A destilação da Yamazaki tem também um traço curioso. O aquecimento por fogo direto em seus wash stills. Atualmente, quase nenhuma destilaria escocesa utiliza o método. Preferem o vapor, que é mais seguro, aquece o alambique por igual, e evita deposição de matéria orgânica caramelizada na base do pote. A Yamazaki não. Mantém o método sagrado, envisionado por Torii desde sua criação.

Alambiques da Yamazaki

Vamos, finalmente, evocar o fantasma deste recinto. O preço. Uma garrafa de Yamazaki 18 custa, atualmente, no Brasil, em torno de R$ 6.500 (seis mil e quinhentos reais). É mais caro do que o The Macallan 18, que já é bem caro, e quase cinco vezes mais do que seu irmão mais jovem, o Yamazaki 12. Em termos absolutos, é bastante dinheiro. Mas talvez, não relativamente No Japão, se você tiver sorte de encontrar, uma garrafa sai por aproximadamente cem mil yenes (uns R$ 4.000) – mas pense que você não vai se teleportar para lá.

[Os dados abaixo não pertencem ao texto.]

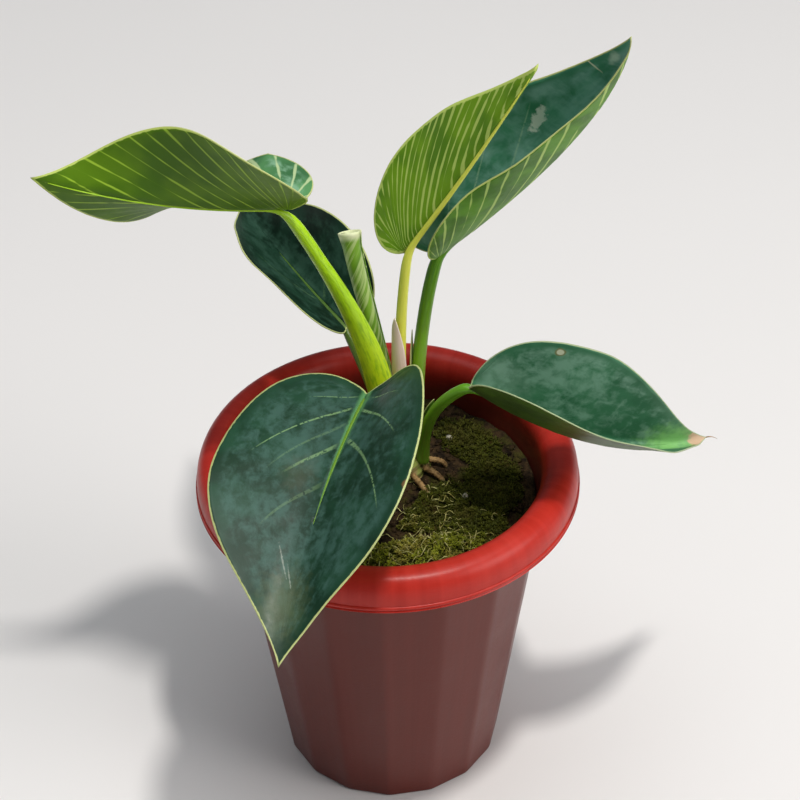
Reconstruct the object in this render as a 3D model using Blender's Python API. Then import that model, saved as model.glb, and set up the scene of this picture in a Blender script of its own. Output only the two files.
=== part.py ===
"""Potted philodendron.

A young plant with six heart-shaped leaves stands in a round plastic nursery pot
with a rolled rim and a flat-panelled body.  The pot's foot rests on z = 0 and its
axis is the Z axis.  The plant leans to both sides, and the front is -Y.
"""

import math

import bmesh
import bpy
from mathutils import Vector
from mathutils.geometry import interpolate_bezier

# Pot, in metres and degrees.
POT_HEIGHT = 0.148
RIM_DIAMETER = 0.150
RIM_DEPTH = 0.0135
RIM_BEAD = 0.003
RIM_WALL = 0.0022
RIM_OVERHANG = 0.0122
POT_TAPER = 0.707
POT_WALL = 0.0016
POT_FLOOR = 0.003
FOOT_RECESS = 0.002
FOOT_WIDTH = 0.005
PANELS = 16
PANEL_TURN = -2.5
DRAIN_HOLES = 6
DRAIN_DIAMETER = 0.008
DRAIN_RING = 0.55

# Fill and plant.
SOIL_BELOW_RIM = 0.018
SOIL_EDGE = 0.002
GAP = 0.0003
STEM_PLACE = (0.004, 0.013)
STEM_RADIUS = 0.0140
STEM_DEPTH = 0.016
STEM_ABOVE_SOIL = 0.008
BLADE_THICKNESS = 0.0007
CREASE_WIDTH = 0.003

# Sizes that follow from the ones above.
RIM_RADIUS = RIM_DIAMETER / 2
BODY_TOP_RADIUS = RIM_RADIUS - RIM_OVERHANG
BODY_FOOT_RADIUS = BODY_TOP_RADIUS * POT_TAPER
PANEL_FLAT = math.cos(math.pi / PANELS)
MOUTH_RADIUS = BODY_TOP_RADIUS * PANEL_FLAT - POT_WALL
FLOOR_RADIUS = BODY_FOOT_RADIUS * PANEL_FLAT - POT_WALL
FLOOR_TOP = FOOT_RECESS + POT_FLOOR
RIM_FOOT = POT_HEIGHT - RIM_DEPTH
ROLL_FOOT = RIM_FOOT + RIM_BEAD
SOIL_TOP = POT_HEIGHT - SOIL_BELOW_RIM
STEM_TOP = SOIL_TOP + STEM_ABOVE_SOIL
ROUND_STEPS = PANELS * 4

# One entry a leaf: where the blade joins its petiole (z above the pot's rim), the midrib's
# heading, rise and bends, the size of the blade and how its two halves fold and curl.
LEAVES = {
    "front": {
        "join": (-0.007, -0.020, 0.046),
        "heading": -110.5, "rise": -2.7, "roll": 20, "droop": 28, "sweep": -2, "twist": -17.5,
        "length": 0.119, "width": 0.084, "lobe": 0.063, "widest": 0.41,
        "fold": (30, 25), "curl": (-17.5, -3),
        "foot": (0.0005, -0.0070), "foot_radius": 0.0028, "tip_radius": 0.0021, "ease": 0.35,
    },
    "left": {
        "join": (-0.034, 0.002, 0.1145),
        "heading": 193, "rise": 6.7, "roll": 14, "droop": -14, "sweep": -18.5, "twist": 80,
        "length": 0.0925, "width": 0.0825, "lobe": 0.142, "widest": 0.307,
        "fold": (34, 16), "curl": (-14, 1),
        "foot": (-0.0052, -0.0025), "foot_radius": 0.0038, "tip_radius": 0.0022, "ease": 0.20,
    },
    "back": {
        "join": (-0.015, 0.0445, 0.0272),
        "heading": 124, "rise": 7, "roll": -8, "droop": 15, "sweep": -12.5, "twist": -2,
        "length": 0.099, "width": 0.063, "lobe": 0.059, "widest": 0.279,
        "fold": (48, 49), "curl": (6, 9),
        "foot": (-0.0048, 0.0066), "foot_radius": 0.0026, "tip_radius": 0.0020, "ease": 0.30,
    },
    "centre": {
        "join": (0.0085, 0.0145, 0.0855),
        "heading": -15.5, "rise": 59, "roll": -43, "droop": -2, "sweep": -4.5, "twist": -10,
        "length": 0.101, "width": 0.064, "lobe": 0.082, "widest": 0.25,
        "fold": (80, 89), "curl": (5, 9),
        "foot": (0.0016, -0.0002), "foot_radius": 0.0029, "tip_radius": 0.0022, "ease": 0.20,
    },
    "tall": {
        "join": (0.020, 0.031, 0.072),
        "heading": 14, "rise": 32.5, "roll": 28, "droop": -69, "sweep": -11, "twist": -2,
        "length": 0.140, "width": 0.0755, "lobe": 0.05, "widest": 0.272,
        "fold": (39, 70), "curl": (8, 26),
        "foot": (0.0076, 0.0025), "foot_radius": 0.0029, "tip_radius": 0.0025, "ease": 0.20,
    },
    "low": {
        "join": (0.032, -0.008, 0.039),
        "heading": -8, "rise": -37.5, "roll": 30.5, "droop": 12, "sweep": 46, "twist": -4.5,
        "length": 0.1175, "width": 0.079, "lobe": 0.022, "widest": 0.308,
        "fold": (55, 85), "curl": (1, -13.5),
        "foot": (0.0100, -0.0045), "foot_radius": 0.0026, "tip_radius": 0.0022, "ease": 0.30,
    },
}

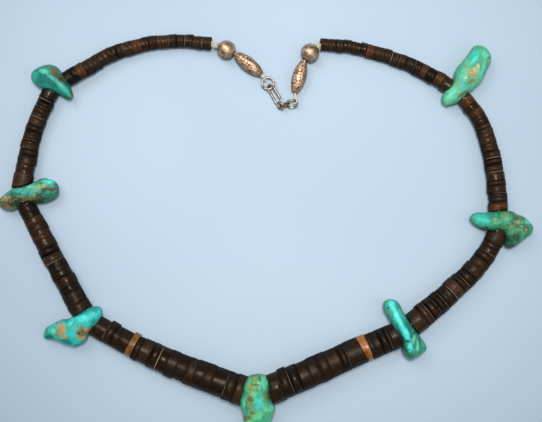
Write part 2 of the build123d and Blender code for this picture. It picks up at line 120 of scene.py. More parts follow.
class Graph:
    """A material's node tree, with short ways to add the usual nodes."""

    def __init__(self, name):
        self.material = bpy.data.materials.new(name)
        self.material.use_nodes = True
        self.tree = self.material.node_tree
        self.tree.nodes.clear()
        output = self.node("ShaderNodeOutputMaterial")
        self.bsdf = self.node("ShaderNodeBsdfPrincipled")
        self.tree.links.new(self.bsdf.outputs[0], output.inputs[0])
        self.position = self.node("ShaderNodeTexCoord").outputs["Object"]

    def node(self, kind, **settings):
        made = self.tree.nodes.new(kind)
        for key, value in settings.items():
            setattr(made, key, value)
        return made

    def put(self, socket, value):
        if isinstance(value, bpy.types.NodeSocket):
            self.tree.links.new(value, socket)
        elif hasattr(socket.default_value, "__len__") and len(socket.default_value) == 4:
            socket.default_value = (*value[:3], 1.0)
        else:
            socket.default_value = value

    def set(self, name, value):
        self.put(self.bsdf.inputs[name], value)

    def millimetres(self):
        """The place of each point in the row frame, in millimetres."""
        return self.vector("MULTIPLY", self.position, (1 / MM, 1 / MM, 1 / MM))

    def local(self, at, centre, angle=0.0, size=(1.0, 1.0, 1.0)):
        """A place as seen from a centre, turned about the upright and measured in sizes."""
        made = self.node("ShaderNodeMapping", vector_type="TEXTURE")
        self.put(made.inputs["Vector"], at)
        made.inputs["Location"].default_value = centre
        made.inputs["Rotation"].default_value = (0.0, 0.0, angle)
        made.inputs["Scale"].default_value = size
        return made.outputs[0]

    def attribute(self, name, kind="Fac"):
        """What point_values stored under a name."""
        return self.node("ShaderNodeAttribute", attribute_name=name).outputs[kind]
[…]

No fim, beber um Yamazaki 18 é como caminhar por aquele vilarejo: cada gole revela um cruzamento entre o lógico e o místico, entre o cálculo industrial e o sopro divino. Há ciência, há história, há espiritualidade – e há, acima de tudo, uma coerência quase inexplicável entre tudo isso. Talvez seja essa a verdadeira genialidade de Torii: entender que o whisky não é apenas destilação, mas também paisagem, memória e ritual. E é por isso que, um século depois, o nome Yamazaki ainda ecoa como sinônimo de devoção — líquida e eterna.

YAMAZAKI 18 ANOS

Tipo: Single Malt

Destilaria: Yamazaki

País/Região: Japão

ABV: 43%

Notas de prova:

Aroma: Frutado, tamaras, ameixa seca.

Sabor: Frutas secas, uvas passas. Final com baunilha, pimenta do reino e nozes.